Exercise goal: In the entries below, the lines from the one with "The FreeCAD and" through the one with "return to_pivot(fuse(housing, nipple))" are to be copied exactly; both ends count.

Exercise input:
————————

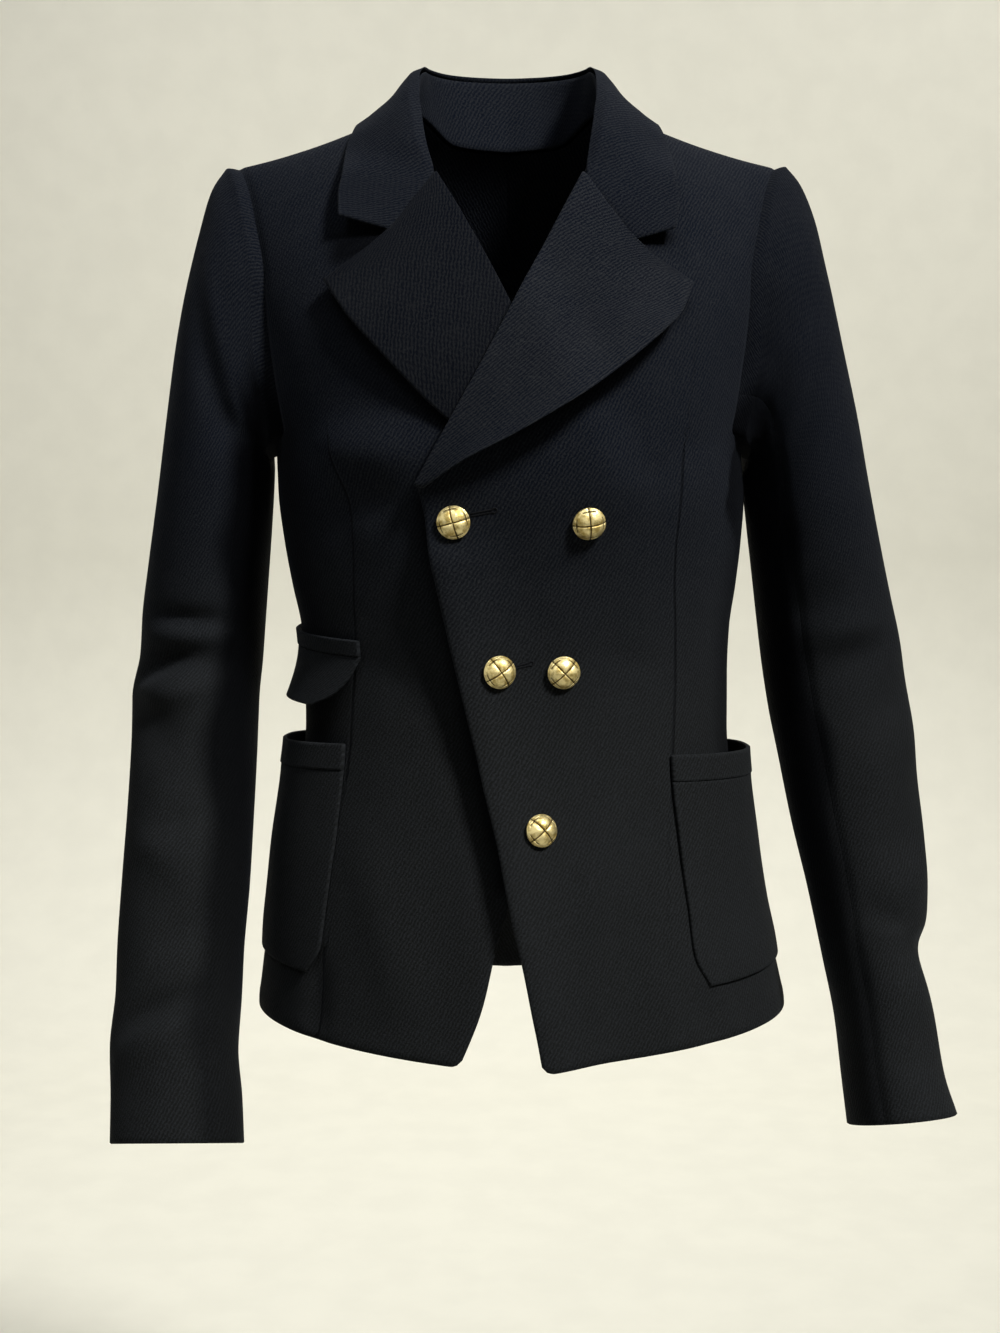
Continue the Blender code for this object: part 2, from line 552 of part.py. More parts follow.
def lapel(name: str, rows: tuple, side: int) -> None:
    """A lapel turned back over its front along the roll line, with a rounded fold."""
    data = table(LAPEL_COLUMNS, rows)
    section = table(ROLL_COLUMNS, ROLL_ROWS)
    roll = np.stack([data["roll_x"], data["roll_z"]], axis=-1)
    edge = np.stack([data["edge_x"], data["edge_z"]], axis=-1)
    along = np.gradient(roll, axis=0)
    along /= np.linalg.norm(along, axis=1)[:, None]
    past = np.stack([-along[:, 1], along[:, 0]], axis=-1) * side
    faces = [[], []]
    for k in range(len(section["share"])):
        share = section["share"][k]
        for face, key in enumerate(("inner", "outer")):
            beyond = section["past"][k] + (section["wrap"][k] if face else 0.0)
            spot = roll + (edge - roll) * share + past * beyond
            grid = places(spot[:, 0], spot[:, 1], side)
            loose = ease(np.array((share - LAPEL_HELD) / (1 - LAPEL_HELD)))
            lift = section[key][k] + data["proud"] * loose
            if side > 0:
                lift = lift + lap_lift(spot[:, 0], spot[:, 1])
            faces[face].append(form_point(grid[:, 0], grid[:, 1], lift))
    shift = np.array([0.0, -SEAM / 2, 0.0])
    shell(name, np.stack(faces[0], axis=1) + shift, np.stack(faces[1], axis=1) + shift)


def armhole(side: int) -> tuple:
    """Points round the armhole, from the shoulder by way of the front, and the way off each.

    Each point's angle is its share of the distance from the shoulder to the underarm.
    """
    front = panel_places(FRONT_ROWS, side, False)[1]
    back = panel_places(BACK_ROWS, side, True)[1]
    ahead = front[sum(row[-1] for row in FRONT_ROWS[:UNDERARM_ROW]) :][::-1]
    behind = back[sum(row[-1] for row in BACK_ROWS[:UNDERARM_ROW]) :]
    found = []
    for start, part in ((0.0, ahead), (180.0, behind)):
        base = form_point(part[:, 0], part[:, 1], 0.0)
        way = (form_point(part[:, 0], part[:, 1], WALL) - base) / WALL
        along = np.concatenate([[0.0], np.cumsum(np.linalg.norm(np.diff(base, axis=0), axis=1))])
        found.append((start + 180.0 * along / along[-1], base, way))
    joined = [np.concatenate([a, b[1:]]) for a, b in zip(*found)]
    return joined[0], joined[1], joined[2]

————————

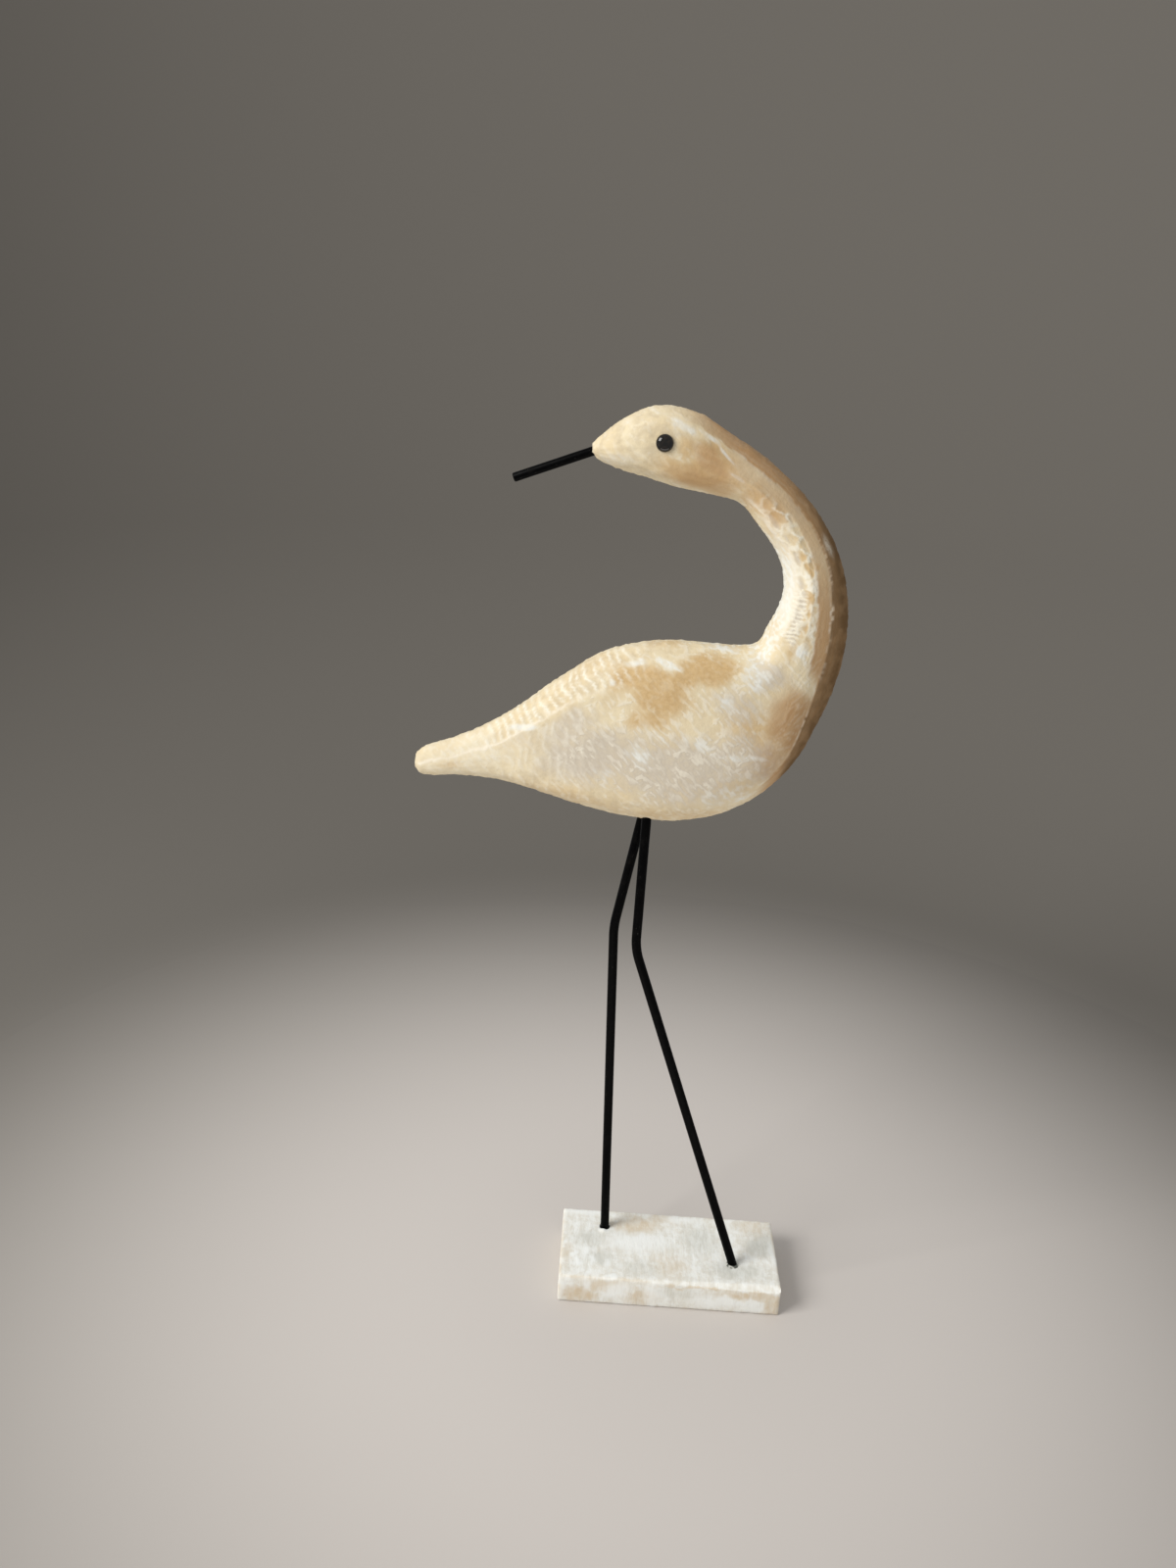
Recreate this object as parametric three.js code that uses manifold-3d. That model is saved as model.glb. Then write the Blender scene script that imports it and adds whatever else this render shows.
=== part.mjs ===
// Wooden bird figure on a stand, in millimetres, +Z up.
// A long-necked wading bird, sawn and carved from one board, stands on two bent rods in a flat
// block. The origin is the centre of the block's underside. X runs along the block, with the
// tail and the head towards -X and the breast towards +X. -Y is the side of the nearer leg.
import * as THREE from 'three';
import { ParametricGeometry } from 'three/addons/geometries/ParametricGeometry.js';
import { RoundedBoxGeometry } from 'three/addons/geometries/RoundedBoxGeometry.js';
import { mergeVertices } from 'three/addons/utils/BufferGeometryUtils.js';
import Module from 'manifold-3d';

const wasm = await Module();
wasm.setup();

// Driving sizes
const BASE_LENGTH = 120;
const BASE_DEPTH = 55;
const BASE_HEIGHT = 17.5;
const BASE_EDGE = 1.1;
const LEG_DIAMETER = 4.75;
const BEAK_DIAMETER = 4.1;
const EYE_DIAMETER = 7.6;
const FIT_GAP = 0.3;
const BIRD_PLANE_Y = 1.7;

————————

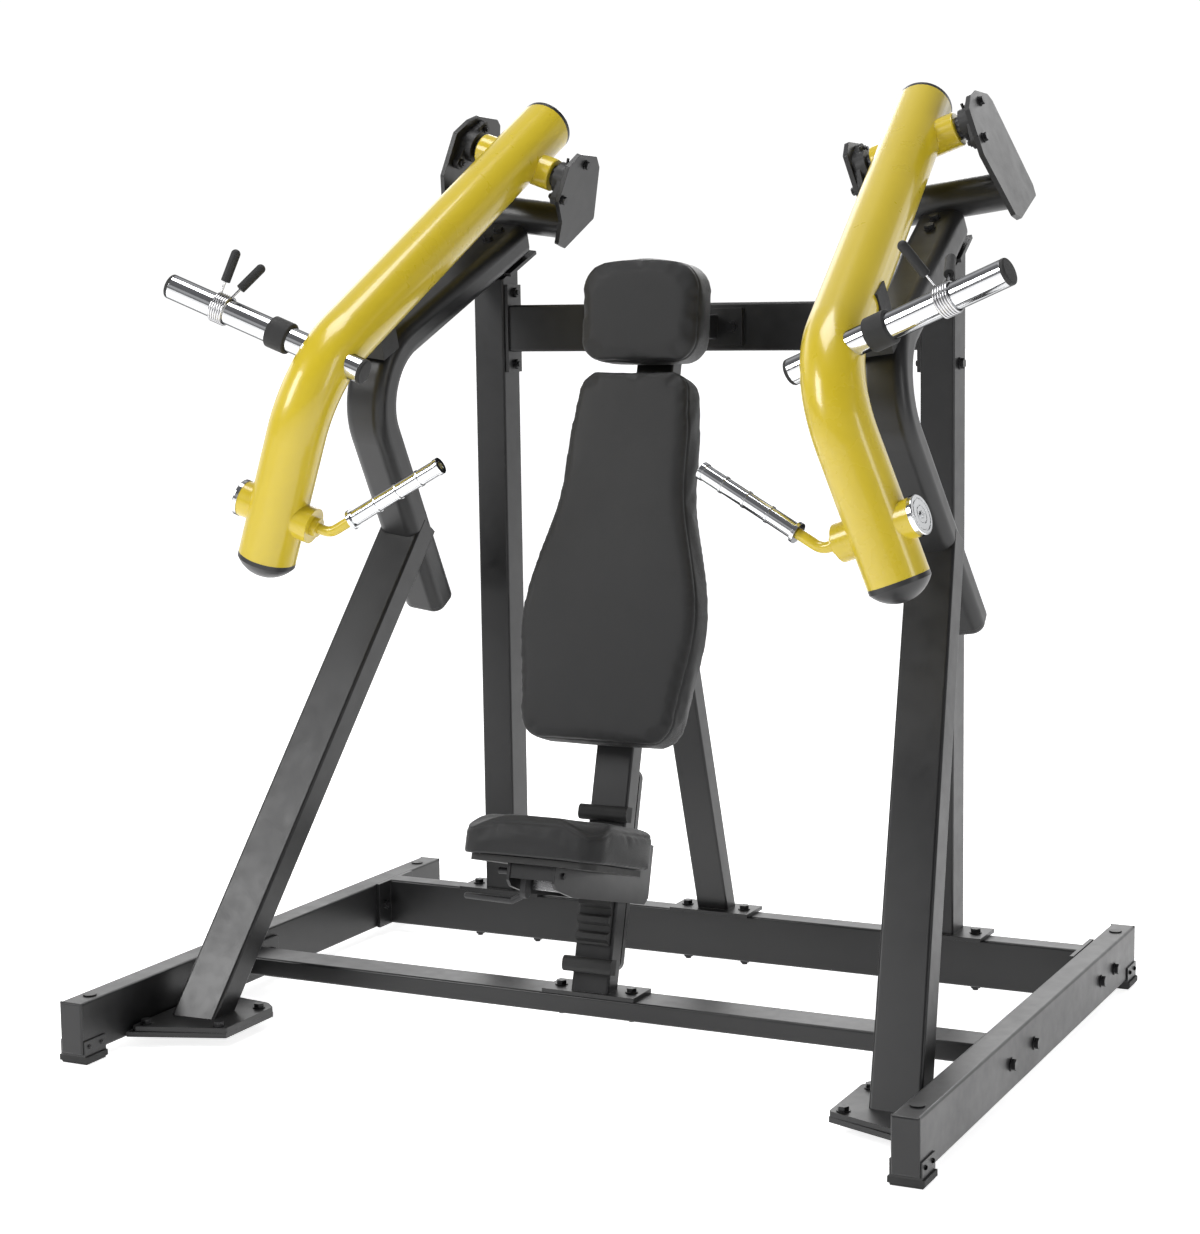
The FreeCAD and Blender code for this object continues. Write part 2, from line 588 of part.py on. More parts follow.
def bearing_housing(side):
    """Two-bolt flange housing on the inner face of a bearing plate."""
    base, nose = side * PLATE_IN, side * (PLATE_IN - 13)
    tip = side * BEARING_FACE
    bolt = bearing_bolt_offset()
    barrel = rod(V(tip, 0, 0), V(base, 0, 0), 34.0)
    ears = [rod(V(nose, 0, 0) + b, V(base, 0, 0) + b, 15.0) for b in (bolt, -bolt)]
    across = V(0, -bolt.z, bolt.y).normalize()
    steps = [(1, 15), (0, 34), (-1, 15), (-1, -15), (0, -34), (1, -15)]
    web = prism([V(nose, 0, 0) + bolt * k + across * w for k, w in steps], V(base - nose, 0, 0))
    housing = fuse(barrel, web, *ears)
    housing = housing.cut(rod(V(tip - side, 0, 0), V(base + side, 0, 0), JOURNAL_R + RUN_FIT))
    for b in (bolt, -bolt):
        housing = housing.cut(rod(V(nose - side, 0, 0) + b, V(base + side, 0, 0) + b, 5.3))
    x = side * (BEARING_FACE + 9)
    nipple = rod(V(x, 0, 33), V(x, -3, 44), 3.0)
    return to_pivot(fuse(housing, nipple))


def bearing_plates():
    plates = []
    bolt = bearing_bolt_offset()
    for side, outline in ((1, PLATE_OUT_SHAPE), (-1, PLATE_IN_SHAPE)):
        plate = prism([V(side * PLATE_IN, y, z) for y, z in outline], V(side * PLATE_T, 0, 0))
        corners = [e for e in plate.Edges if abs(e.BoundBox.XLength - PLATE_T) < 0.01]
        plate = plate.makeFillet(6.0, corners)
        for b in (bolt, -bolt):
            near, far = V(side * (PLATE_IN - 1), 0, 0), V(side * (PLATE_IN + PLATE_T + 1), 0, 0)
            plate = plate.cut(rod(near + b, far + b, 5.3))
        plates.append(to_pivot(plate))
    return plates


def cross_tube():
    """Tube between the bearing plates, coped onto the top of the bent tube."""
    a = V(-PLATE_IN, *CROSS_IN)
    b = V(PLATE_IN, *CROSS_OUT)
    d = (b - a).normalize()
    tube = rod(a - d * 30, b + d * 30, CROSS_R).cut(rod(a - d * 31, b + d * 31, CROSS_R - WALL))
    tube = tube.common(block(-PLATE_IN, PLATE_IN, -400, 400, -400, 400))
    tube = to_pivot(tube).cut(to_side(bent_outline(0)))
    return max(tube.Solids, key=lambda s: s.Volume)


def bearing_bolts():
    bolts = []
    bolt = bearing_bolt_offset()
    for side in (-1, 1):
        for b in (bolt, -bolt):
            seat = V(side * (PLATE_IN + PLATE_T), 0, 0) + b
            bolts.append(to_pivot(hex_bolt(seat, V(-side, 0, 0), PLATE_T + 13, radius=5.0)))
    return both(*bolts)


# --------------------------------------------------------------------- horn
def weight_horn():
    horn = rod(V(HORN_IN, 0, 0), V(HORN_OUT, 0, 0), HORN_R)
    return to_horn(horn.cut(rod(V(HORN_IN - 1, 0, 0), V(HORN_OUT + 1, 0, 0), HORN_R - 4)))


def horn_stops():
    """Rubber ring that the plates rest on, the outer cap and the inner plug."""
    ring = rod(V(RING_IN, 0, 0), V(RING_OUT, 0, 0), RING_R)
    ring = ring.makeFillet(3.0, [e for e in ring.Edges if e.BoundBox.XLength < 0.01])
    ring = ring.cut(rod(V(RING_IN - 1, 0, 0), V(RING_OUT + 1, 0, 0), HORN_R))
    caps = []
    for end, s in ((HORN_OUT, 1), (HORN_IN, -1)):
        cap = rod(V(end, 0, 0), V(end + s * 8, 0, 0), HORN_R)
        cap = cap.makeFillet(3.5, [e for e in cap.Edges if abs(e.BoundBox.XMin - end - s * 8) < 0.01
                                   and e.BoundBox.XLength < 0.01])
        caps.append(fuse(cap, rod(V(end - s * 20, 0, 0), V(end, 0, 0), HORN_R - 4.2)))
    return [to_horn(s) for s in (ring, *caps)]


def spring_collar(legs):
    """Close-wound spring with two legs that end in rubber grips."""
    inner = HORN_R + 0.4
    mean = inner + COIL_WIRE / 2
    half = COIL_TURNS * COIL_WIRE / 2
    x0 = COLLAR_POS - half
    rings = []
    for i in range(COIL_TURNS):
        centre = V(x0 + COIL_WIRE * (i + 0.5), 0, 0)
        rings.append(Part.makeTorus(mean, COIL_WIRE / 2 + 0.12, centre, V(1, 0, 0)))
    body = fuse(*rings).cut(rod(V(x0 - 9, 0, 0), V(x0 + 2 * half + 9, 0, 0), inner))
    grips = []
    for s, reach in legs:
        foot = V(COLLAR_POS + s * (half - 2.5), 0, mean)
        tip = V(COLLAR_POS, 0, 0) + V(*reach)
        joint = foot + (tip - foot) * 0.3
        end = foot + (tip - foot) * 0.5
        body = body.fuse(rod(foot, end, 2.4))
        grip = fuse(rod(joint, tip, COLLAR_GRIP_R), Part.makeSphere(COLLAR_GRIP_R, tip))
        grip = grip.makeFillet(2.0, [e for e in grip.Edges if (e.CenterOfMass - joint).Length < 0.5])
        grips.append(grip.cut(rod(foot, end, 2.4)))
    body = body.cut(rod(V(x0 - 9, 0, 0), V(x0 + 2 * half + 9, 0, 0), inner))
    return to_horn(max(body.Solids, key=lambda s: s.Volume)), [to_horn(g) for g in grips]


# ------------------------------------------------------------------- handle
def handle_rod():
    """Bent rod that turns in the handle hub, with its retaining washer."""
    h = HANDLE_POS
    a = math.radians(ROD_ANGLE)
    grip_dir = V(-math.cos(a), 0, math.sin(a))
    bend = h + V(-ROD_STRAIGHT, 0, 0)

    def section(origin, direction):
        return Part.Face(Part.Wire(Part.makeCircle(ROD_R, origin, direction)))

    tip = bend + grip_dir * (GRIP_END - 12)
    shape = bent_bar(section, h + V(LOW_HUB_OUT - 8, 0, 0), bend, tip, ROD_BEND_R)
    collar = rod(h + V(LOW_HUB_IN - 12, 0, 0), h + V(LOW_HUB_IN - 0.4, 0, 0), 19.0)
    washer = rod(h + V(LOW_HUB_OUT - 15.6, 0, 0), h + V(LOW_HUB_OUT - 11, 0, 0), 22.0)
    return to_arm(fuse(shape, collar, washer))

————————

Exercise result:
The FreeCAD and Blender code for this object continues. Write part 2, from line 588 of part.py on. More parts follow.
def bearing_housing(side):
    """Two-bolt flange housing on the inner face of a bearing plate."""
    base, nose = side * PLATE_IN, side * (PLATE_IN - 13)
    tip = side * BEARING_FACE
    bolt = bearing_bolt_offset()
    barrel = rod(V(tip, 0, 0), V(base, 0, 0), 34.0)
    ears = [rod(V(nose, 0, 0) + b, V(base, 0, 0) + b, 15.0) for b in (bolt, -bolt)]
    across = V(0, -bolt.z, bolt.y).normalize()
    steps = [(1, 15), (0, 34), (-1, 15), (-1, -15), (0, -34), (1, -15)]
    web = prism([V(nose, 0, 0) + bolt * k + across * w for k, w in steps], V(base - nose, 0, 0))
    housing = fuse(barrel, web, *ears)
    housing = housing.cut(rod(V(tip - side, 0, 0), V(base + side, 0, 0), JOURNAL_R + RUN_FIT))
    for b in (bolt, -bolt):
        housing = housing.cut(rod(V(nose - side, 0, 0) + b, V(base + side, 0, 0) + b, 5.3))
    x = side * (BEARING_FACE + 9)
    nipple = rod(V(x, 0, 33), V(x, -3, 44), 3.0)
    return to_pivot(fuse(housing, nipple))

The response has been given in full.